1.2 Perumusan Masalah
Berdasarkan latar belakang di atas, yang menjadi masalah pokok penelitian ini adalah "apakah terdapat hubungan antara kemampuan manajerial aparat pemerintahan desa dengan pembangunan desa di Kecamatan X Kabupaten X?". Secara rinci yang menjadi masalah penelitian ini diuraikan dalam poin-poin pertanyaan berikut:
1. Bagaimana kemampuan manajerial aparat pemerintahan desa di Kecamatan X Kabupaten X?
2. Bagaimana tingkat pembangunan desa di Kecamatan X Kabupaten X?

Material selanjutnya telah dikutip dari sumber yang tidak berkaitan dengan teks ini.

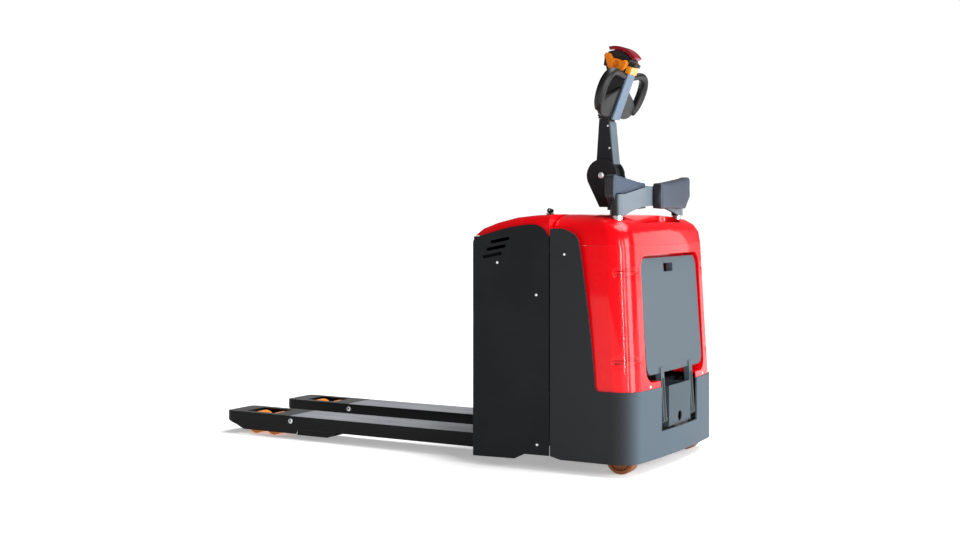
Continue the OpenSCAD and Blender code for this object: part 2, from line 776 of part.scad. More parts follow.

3. Apakah terdapat hubungan kemampuan manajerial aparat pemerintahan desa dengan pembangunan desa di Kecamatan X Kabupaten X?

1.3 Tujuan Penelitian
Berdasarkan rumusan masalah di atas, tujuan utama penelitian ini adalah untuk mengetahui, menjelaskan dan menganalisis hubungan antara kemampuan manajerial aparat pemerintahan desa dengan pembangunan desa di Kecamatan X Kabupaten X. Secara rinci tujuan penelitian ini dijabarkan sebagai berikut:
1. Untuk mengetahui tingkat kemampuan manajerial aparat pemerintahan desa di Kecamatan X Kabupaten X.
2. Untuk mendeskripsikan tingkat pembangunan desa di Kecamatan X Kabupaten X.
3. Untuk menjelaskan dan menganalisis hubungan kemampuan manajerial aparat pemerintahan desa dengan pembangunan desa di Kecamatan X Kabupaten X.

1.4 Kegunaan Penelitian
1. Secara akademis, hasil penelitian ini berguna bagi pengembangan ilmu pengetahuan, terutama dalam studi pembangunan dan pemerintahan di wilayah pedesaan yang mandiri dan mempertimbangkan kualitas taraf hidup masyarakat.
2. Secara praktis, hasil penelitian ini dapat dijadikan sebagai bahan masukan bagi Pemerintah Daerah Kabupaten X, dalam meningkatkan kinerja aparatur pemerintahan desa melalui kemampuan manajerial dalam menunjang pembangunan desa.
3. Hasil penelitian ini juga berguna bagi para peneliti yang berminat pada kajian sejenis.